When outside-right Jock Rutherford played his final match for us against Manchester City at Highbury a century ago on March 20, 1926, he set a club record that is unlikely ever to be beaten.
Rutherford became our oldest-ever first-team player, aged 41 years and 159 days, having enjoyed a career littered with bizarre twists and turns.
When he signed for Woolwich Arsenal in November 1913, the ‘Newcastle Flyer,’ as he was known, had already spent 10 seasons at St James’ Park, winning three First Division medals and an FA Cup in a hugely successful spell in the north-east which also saw him earn 11 England caps.
Woolwich Arsenal had just been relegated to the Second Division, and Rutherford made an instant impression on the 25,000 supporters present at the newly built Highbury Stadium by scoring twice on his debut in a 3-2 victory over Nottingham Forest.
That season saw us miss out on promotion on goal average, and when football ceased due to World War I at the end of the 1914/15 season, Rutherford’s future prospects, like many men of his age, were unclear. However, after guesting for the club in wartime internationals, the now 35-year-old was present and correct when first-class football resumed in 1919, and he played regularly for an Arsenal team promoted back to the First Division for another four seasons.

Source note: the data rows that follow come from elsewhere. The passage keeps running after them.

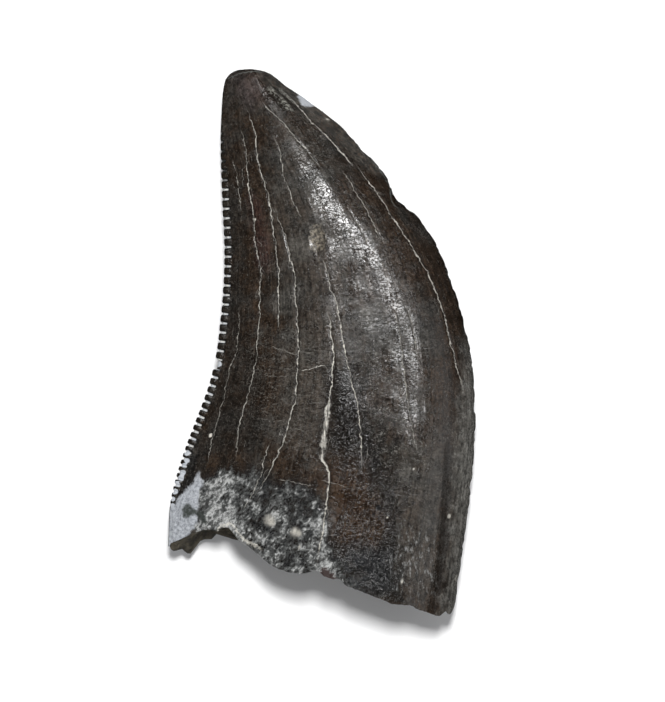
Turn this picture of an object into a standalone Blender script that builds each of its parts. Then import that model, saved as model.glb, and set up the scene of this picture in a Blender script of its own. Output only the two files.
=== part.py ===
"""A fossil theropod tooth: one recurved crown with a serrated distal edge, a chipped
mesial edge, a worn tip and a broken base, lying on its inner (lingual) side.

Metres, +Z up. The tip points along +Y and the serrated edge faces -X. The origin is
under the middle of the tooth, at the height of what it lies on.
"""
import math
from collections import namedtuple

import bmesh
import bpy
import numpy as np

NAME = "tooth"
MILLIMETRE = 0.001

# Plan outline in millimetres, from the broken base to the tip. The distal edge runs
# over the ends of the denticles, the mesial edge is the smooth line before its chip.
DISTAL_EDGE = [
    (-7.36, -9.85), (-7.29, -8.03), (-7.05, -6.78), (-6.61, -5.34), (-6.13, -4.05),
    (-5.70, -2.94), (-5.32, -1.79), (-5.03, -0.45), (-4.89, 0.75), (-4.77, 1.95),
    (-4.69, 3.39), (-4.69, 4.83), (-4.77, 6.27), (-4.84, 8.00), (-4.88, 9.60),
    (-4.84, 10.90), (-4.77, 12.03), (-4.61, 12.70), (-4.15, 13.05), (-3.59, 13.11)]
MESIAL_EDGE = [
    (6.35, -12.76), (6.59, -11.10), (6.92, -8.80), (7.16, -6.88), (7.33, -4.77),
    (7.35, -3.33), (7.16, -0.73), (6.63, 1.57), (5.67, 4.26), (4.72, 6.02),
    (3.92, 7.18), (3.08, 8.13), (2.00, 9.15), (0.83, 10.40), (-0.61, 11.55),
    (-1.81, 12.34), (-2.18, 12.72), (-2.56, 12.93), (-3.06, 13.08), (-3.59, 13.11)]

# Broken edge of the base: (share of the way from distal to mesial, millimetres that
# the edge stands short of the straight line across the base).
OUTER_BREAK = [
    (0.00, 0.00), (0.01, -0.13), (0.03, -0.13), (0.06, 0.10), (0.12, 0.60), (0.17, 0.98),
    (0.28, 0.86), (0.34, 0.36), (0.42, 0.10), (0.52, 0.42), (0.57, 0.20), (0.60, 0.28),
    (0.65, 0.00), (0.78, -0.34), (0.84, -0.24), (0.94, -0.50), (0.98, -0.36), (1.00, 0.00)]
INNER_BREAK = [
    (0.00, 0.00), (0.045, 0.08), (0.06, -0.14), (0.075, -0.24), (0.10, 0.12), (0.16, 1.05),
    (0.26, 1.30), (0.38, 0.90), (0.50, 1.15), (0.62, 0.80), (0.74, 0.45), (0.86, 0.30),
    (0.95, 0.05), (1.00, 0.00)]
BREAK_REACH = 0.12          # share of the length over which the broken edge fades out
PULP_DEPTH = 2.0            # hollow of the pulp cavity in the broken base
PULP_WALL = (0.10, 0.34)    # shares of the way in between which the wall falls away
BREAK_ROUGHNESS, BREAK_WAVES = 0.12, 23.0

# Thickness through the crown (share of the length, millimetres), and how it divides.
THICKNESS = [(0.0, 7.6), (0.25, 7.1), (0.5, 6.0), (0.75, 4.3), (0.9, 2.9), (1.0, 2.0)]
OUTER_SHARE = 0.58          # share of the thickness on the outer (upper) side
TIP_ROUNDING = 0.93         # share of the length where the tip starts to round off

# Millimetres that the lying side clears the surface, along the serrated half and along
# the mesial half. It rests at the base, half way up the mesial half, and near the tip.
DISTAL_LIFT = [(0.0, 0.0), (0.1, 0.0), (0.5, 0.50), (0.8, 0.20), (0.92, 0.0), (1.0, 0.0)]
MESIAL_LIFT = [(0.0, 0.0), (0.1, 0.0), (0.25, 0.07), (0.4, 0.0), (0.65, 0.20), (0.92, 0.0),
               (1.0, 0.0)]
LIFT_TURN = (0.35, 0.65)    # shares of the width between which one gives way to the other
REST_DEPTH = 0.05           # what the resting spots are worn down by

# Shape across the crown, as shares of the way from distal to mesial.
CREST = 0.60                # line where the outer side is highest
DISTAL_POWER = 1.6          # fall from the crest to the serrated edge
ROUND_POWER = 2.3           # rounding of the mesial edge
KEEL_POWER = 1.7            # keel that the mesial edge narrows to near the tip
KEEL_START, KEEL_FULL = 0.45, 0.85
INNER_RISE, INNER_FALL = 0.30, 0.70
INNER_POWER = 2.0
HOLLOW_DEPTH = 0.40         # shallow valley along the inner side, at the base
HOLLOW_PLACE, HOLLOW_WIDTH, HOLLOW_REACH = 0.49, 0.10, 0.45
GROOVE_DEPTH = 0.12         # groove beside the mesial edge, at the base
GROOVE_PLACE, GROOVE_WIDTH, GROOVE_REACH = 0.93, 0.018, 0.40

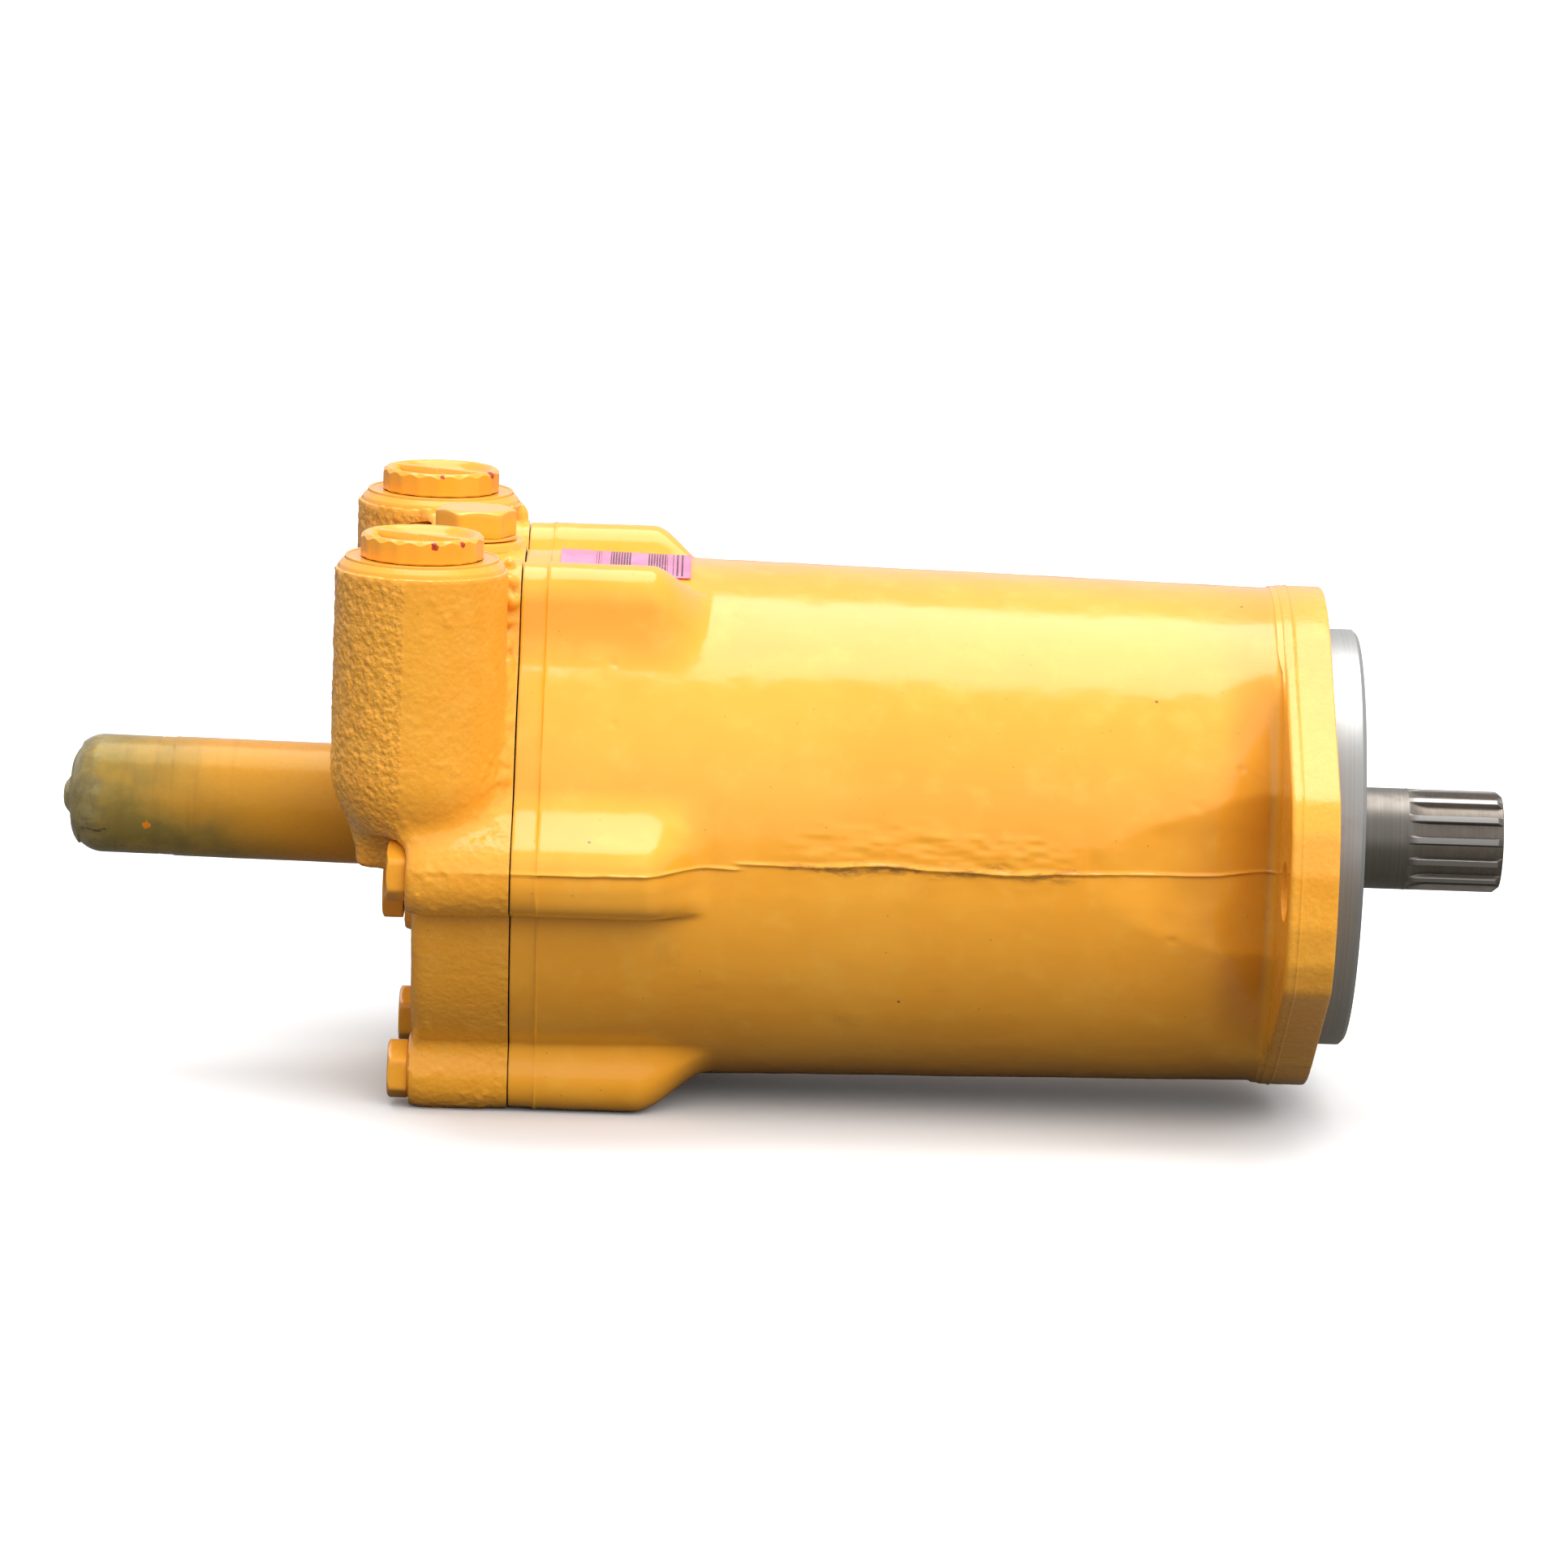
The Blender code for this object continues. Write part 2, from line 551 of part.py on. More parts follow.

Then his story took an unusual turn. After joining Stoke City as player-manager at the tail end of the 1922/23 campaign, Rutherford was unable to save them from relegation to the Second Division. That summer, he attended his ‘retirement’ party with his former Gunners teammates, where he was presented with a silver tea set. Presumably, rather than providing closure on his Arsenal career, the party made Rutherford realise just how much he missed his former teammates.
A car crash then left him unable to return to Stoke-on-Trent for the start of the 1923/24 season, and shortly afterwards, he stood down as Potters boss and re-signed for Arsenal in September as a player. The 39-year-old played over 20 matches in each of the next two seasons, before apparently retiring for good in the summer of 1925 to run his newsagents in Gillespie Road – a stone’s throw from Highbury – and an off-licence.
By this time, his son John was on our books and made his solitary first-team appearance against Bury in November 1925, yet his father still had a yearning to play. After new manager Herbert Chapman signed fellow veteran Charlie Buchan, Rutherford asked Chapman if he would re-sign him, who duly obliged.
Jock returned to the first team in January 1926, in a thrilling 3-2 home win over Manchester United, but only played another three matches in his third spell at the club, one of which was the milestone match against Manchester City, which finished in a goalless draw. That would be his 232nd and final appearance spanning nearly 13 years, during which time he scored 27 goals.
In one final twist, Rutherford, the grandfather of the 2012 Olympic triple jump champion Greg, spent the following season at Clapton Orient before hanging up his boots one last time aged 43. He later ran an off-licence at 19 Calabria Road in Islington, which is now a cafe named La Maison Highbury. No doubt this remarkable Arsenal man would heartily approve.